* **Exercise requirements**: Show all lines holding "that".

----

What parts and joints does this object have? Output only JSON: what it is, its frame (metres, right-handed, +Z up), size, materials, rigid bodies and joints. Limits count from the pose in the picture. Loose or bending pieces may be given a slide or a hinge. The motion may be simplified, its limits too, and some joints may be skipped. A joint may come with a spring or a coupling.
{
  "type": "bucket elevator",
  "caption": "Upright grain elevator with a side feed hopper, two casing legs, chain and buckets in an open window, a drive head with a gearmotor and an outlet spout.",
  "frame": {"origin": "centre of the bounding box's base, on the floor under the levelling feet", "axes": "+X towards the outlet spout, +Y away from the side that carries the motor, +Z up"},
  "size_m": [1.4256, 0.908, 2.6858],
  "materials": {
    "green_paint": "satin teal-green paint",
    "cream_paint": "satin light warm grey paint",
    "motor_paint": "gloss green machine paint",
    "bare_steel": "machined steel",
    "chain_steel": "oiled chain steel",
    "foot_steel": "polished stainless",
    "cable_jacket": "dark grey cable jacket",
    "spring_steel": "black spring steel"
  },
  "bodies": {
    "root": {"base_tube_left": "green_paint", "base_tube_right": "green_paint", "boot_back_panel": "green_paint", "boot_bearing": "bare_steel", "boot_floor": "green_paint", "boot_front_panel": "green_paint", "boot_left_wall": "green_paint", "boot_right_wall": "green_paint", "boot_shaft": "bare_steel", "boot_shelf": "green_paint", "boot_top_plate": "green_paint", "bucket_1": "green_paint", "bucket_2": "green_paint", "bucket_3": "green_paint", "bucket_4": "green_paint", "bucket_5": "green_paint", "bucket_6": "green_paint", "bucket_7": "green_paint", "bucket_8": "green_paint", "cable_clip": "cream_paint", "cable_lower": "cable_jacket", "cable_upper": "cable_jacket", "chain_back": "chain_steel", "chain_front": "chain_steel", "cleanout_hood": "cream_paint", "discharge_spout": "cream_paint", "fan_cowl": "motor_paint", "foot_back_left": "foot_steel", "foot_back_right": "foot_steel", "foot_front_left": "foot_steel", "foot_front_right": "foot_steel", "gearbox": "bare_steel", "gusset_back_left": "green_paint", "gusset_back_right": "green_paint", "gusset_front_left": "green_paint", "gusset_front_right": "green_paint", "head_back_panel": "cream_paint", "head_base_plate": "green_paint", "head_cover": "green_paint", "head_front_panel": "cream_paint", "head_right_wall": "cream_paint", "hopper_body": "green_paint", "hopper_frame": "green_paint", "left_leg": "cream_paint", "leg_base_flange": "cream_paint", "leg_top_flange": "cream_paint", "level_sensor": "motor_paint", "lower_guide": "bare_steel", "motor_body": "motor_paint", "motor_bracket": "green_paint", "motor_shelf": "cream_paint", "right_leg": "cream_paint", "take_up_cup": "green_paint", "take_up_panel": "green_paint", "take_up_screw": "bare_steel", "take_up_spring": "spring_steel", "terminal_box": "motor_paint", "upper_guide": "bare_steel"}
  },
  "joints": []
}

----

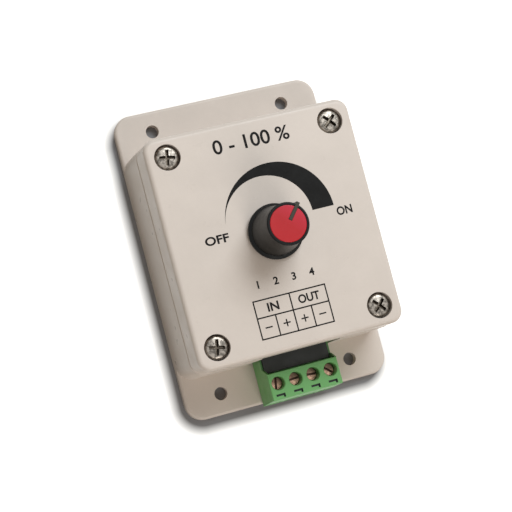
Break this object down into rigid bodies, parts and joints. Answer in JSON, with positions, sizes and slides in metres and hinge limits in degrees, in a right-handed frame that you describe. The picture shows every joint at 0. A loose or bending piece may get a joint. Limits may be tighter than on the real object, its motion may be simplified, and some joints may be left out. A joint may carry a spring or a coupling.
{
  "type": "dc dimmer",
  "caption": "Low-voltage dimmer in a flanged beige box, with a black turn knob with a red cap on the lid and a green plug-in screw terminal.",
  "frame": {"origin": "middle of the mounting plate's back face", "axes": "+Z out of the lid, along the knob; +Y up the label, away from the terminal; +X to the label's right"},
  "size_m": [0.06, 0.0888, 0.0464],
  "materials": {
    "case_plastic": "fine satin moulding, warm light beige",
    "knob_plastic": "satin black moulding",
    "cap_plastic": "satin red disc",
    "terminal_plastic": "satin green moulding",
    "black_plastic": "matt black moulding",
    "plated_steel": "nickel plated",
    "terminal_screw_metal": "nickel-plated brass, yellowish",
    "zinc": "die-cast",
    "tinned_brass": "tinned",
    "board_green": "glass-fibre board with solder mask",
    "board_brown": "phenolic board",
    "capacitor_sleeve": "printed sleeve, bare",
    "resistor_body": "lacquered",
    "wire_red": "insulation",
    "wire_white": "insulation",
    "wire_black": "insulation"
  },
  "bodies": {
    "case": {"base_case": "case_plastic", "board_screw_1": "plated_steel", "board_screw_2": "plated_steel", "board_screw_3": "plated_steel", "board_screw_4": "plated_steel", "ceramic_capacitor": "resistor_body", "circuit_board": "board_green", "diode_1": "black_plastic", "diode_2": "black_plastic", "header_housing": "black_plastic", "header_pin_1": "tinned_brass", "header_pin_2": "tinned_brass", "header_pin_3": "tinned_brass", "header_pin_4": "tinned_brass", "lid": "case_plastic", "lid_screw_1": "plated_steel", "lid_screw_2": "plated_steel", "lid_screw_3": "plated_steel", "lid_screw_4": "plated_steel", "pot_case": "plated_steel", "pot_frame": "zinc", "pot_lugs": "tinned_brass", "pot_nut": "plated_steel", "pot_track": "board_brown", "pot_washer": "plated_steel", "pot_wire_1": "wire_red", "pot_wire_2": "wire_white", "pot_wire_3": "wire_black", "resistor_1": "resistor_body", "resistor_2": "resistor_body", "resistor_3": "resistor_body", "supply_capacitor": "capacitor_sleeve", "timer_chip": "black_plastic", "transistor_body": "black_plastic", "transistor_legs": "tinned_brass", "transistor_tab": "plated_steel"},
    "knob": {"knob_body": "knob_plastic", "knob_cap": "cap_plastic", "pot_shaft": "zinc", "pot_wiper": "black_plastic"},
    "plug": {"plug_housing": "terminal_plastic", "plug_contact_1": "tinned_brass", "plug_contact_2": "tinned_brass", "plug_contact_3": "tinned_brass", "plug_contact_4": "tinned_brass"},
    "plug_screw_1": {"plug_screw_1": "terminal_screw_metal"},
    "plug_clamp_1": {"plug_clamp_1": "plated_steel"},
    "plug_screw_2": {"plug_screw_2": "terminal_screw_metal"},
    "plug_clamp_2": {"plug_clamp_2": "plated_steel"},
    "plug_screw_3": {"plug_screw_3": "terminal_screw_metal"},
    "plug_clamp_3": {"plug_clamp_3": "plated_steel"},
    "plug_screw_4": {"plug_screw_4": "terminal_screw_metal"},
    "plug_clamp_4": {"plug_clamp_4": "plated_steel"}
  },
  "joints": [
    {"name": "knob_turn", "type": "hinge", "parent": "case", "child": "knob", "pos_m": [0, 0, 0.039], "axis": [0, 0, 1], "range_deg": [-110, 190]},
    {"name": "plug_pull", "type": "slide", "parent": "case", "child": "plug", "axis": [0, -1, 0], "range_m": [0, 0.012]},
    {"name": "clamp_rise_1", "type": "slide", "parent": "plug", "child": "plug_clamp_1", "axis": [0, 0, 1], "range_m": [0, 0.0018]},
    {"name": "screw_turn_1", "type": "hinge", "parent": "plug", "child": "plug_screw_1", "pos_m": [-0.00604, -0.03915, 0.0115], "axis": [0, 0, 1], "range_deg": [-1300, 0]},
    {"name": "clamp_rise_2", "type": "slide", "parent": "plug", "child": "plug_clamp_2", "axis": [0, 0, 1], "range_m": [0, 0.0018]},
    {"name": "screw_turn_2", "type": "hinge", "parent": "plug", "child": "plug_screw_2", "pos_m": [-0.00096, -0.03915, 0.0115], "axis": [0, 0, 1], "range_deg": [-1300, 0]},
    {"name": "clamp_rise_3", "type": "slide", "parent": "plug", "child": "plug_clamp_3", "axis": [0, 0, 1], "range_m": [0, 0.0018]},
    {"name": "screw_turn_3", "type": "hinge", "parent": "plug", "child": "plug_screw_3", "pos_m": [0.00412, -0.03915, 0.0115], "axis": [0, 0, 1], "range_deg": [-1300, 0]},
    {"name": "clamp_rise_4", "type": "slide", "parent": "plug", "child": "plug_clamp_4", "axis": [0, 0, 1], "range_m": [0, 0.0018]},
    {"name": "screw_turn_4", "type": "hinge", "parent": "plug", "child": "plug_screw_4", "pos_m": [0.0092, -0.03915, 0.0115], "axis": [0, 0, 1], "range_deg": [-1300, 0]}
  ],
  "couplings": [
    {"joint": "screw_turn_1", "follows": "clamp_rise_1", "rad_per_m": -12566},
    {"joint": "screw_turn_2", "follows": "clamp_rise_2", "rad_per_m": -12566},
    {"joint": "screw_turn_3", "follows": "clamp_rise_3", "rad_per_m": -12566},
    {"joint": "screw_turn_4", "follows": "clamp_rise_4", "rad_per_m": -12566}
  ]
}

----

* **Exercise response**:
  "frame": {"origin": "centre of the bounding box's base, on the floor under the levelling feet", "axes": "+X towards the outlet spout, +Y away from the side that carries the motor, +Z up"},
Break this object down into rigid bodies, parts and joints. Answer in JSON, with positions, sizes and slides in metres and hinge limits in degrees, in a right-handed frame that you describe. The picture shows every joint at 0. A loose or bending piece may get a joint. Limits may be tighter than on the real object, its motion may be simplified, and some joints may be left out. A joint may carry a spring or a coupling.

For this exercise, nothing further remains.